Another MP Sara Britcliffe said that she went to the Line of Control and was able to witness firsthand account of the situation, as “my constituents have been telling me for a long time of these, [which] are truly heartbreaking stories to hear. We are in the 21st Century and we need to be doing something about IIOJK, which is the most militarised zone in the world.”

MP Robbie Moore pointed out that Kashmiris had been living under heavy lockdown since August 5, 2019, when the special status of IIOJK was revoked by India. “We should be clear about what these lockdowns actually mean. No, foreign journalists being allowed into Kashmir by the Indian government and thousands of people being arrested under black laws.”

More unsettling for the Modi government was suggestion by Conservative MP James Daly that the UK government, “working with our European partners with President-elect Biden in America”, to come up with “an international programme through the UN that will give hope to those poor people in Kashmir.”
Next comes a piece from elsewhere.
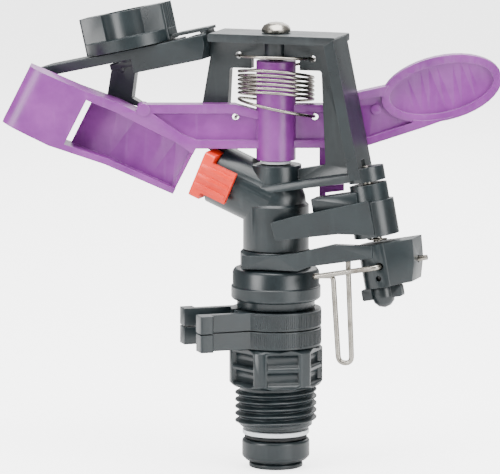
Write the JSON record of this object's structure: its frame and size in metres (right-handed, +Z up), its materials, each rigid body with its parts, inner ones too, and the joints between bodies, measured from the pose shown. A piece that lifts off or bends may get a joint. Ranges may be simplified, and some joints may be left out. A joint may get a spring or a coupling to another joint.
{
  "type": "impact sprinkler",
  "caption": "Part-circle impact sprinkler: black plastic bridge body, purple swinging impact arm, orange nozzle, threaded inlet, stop collars and trip lever.",
  "frame": {"origin": "on the riser axis, at the lower face of the inlet hex", "axes": "+Z up the riser axis about which the body turns, the nozzle throws toward -X, the bridge lies in the XZ plane"},
  "size_m": [0.124, 0.0419, 0.1189],
  "materials": {
    "black_plastic": "fine moulded satin",
    "purple_plastic": "fine moulded satin",
    "orange_plastic": "smooth moulded",
    "white_plastic": "smooth moulded",
    "black_rubber": "matte",
    "steel": "drawn stainless wire and rod"
  },
  "bodies": {
    "inlet": {"inlet_nipple": "black_plastic", "slip_washer": "white_plastic", "dust_sleeve": "black_plastic", "bearing_spring": "steel"},
    "lower_stop": {"stop_collar_lower": "black_plastic"},
    "upper_stop": {"stop_collar_upper": "black_plastic"},
    "turret": {"bridge_body": "black_plastic", "stem_tube": "black_plastic", "retaining_cap": "black_plastic", "rubber_washer": "black_rubber", "friction_washer": "black_rubber", "nozzle": "orange_plastic", "nozzle_seal": "black_rubber", "arm_pin": "steel", "arm_washer": "white_plastic", "deflector_bracket": "black_plastic", "hinge_pin": "steel", "arm_spring": "steel"},
    "arm": {"impact_arm": "purple_plastic"},
    "nut": {"thumb_nut": "black_plastic"},
    "blade": {"deflector_blade": "black_plastic"},
    "trip": {"trip_lever": "black_plastic", "trip_wire": "steel", "toggle_pin": "steel"},
    "hammer": {"trip_hammer": "black_plastic", "toggle_spring": "steel"},
    "screw": {"wing_screw": "black_plastic"}
  },
  "joints": [
    {"name": "body_turn", "type": "hinge", "parent": "inlet", "child": "turret", "pos_m": [0, 0, 0.0198], "axis": [0, 0, 1], "range_deg": [-84, 180]},
    {"name": "lower_stop_turn", "type": "hinge", "parent": "inlet", "child": "lower_stop", "pos_m": [0, 0, 0.01275], "axis": [0, 0, 1], "range_deg": [-180, 86]},
    {"name": "upper_stop_turn", "type": "hinge", "parent": "inlet", "child": "upper_stop", "pos_m": [0, 0, 0.01755], "axis": [0, 0, 1], "range_deg": [-180, 86]},
    {"name": "arm_swing", "type": "hinge", "parent": "turret", "child": "arm", "pos_m": [0, 0, 0.0707], "axis": [0, 0, 1], "range_deg": [0, 90], "stiffness_Nm_per_rad": 0.01, "springref_deg": -28.65, "deforming": ["arm_spring"]},
    {"name": "nut_turn", "type": "hinge", "parent": "turret", "child": "nut", "pos_m": [-0.03834, 0, 0.08438], "axis": [-0.2215, 0, 0.9751], "range_deg": [0, 360]},
    {"name": "blade_slide", "type": "slide", "parent": "turret", "child": "blade", "axis": [0.2215, 0, -0.9751], "range_m": [0, 0.003]},
    {"name": "trip_lever_turn", "type": "hinge", "parent": "turret", "child": "trip", "pos_m": [0, 0, 0.0328], "axis": [0, 0, 1], "range_deg": [0, 12]},
    {"name": "hammer_swing", "type": "hinge", "parent": "turret", "child": "hammer", "pos_m": [0.0258, -0.004, 0.053], "axis": [-0.1805, 0, 0.9836], "range_deg": [0, 19.2]},
    {"name": "wing_screw_turn", "type": "hinge", "parent": "trip", "child": "screw", "pos_m": [0.02482, -0.004, 0.05282], "axis": [-0.1805, 0, 0.9836], "continuous": true}
  ],
  "couplings": [
    {"joint": "nut_turn", "follows": "blade_slide", "rad_per_m": 2094.4},
    {"joint": "hammer_swing", "follows": "trip_lever_turn", "ratio": 1.58}
  ]
}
Importantly, Shadow foreign minister Stephen Kinnock suggested Britain should send its own delegation to J&K and report back to the UK Parliament. The MPs raised concerns about the continuing lockdown and Internet restrictions in J&K, as well as allegations of rapes, detentions without trial, unexplained and uninvestigated deaths, disappearances, curfews, communications blackouts, and mass arrests.

Understandably, Shah Mahmood Qureshi in his reaction said that the debate on Indian-occupied Kashmir (IoK) earlier in the week in the British parliament had made it clear that “Kashmir is not India’s internal issue.” Qureshi said in a statement that contrary to India’s portrayal of Kashmir as its internal issue, British parliamentarians had made clear that the issue was in fact a globally recognised dispute that had been addressed through several resolutions of the United Nations Security Council. He termed the development in the UK as “success of Pakistan’s diplomatic approach” and a “source of encouragement for Kashmiris”, expressing confidence that such voices would further expose the “real face of India”.

No matter how hard it tries, New Delhi should realize the Kashmir issue is not going to die down.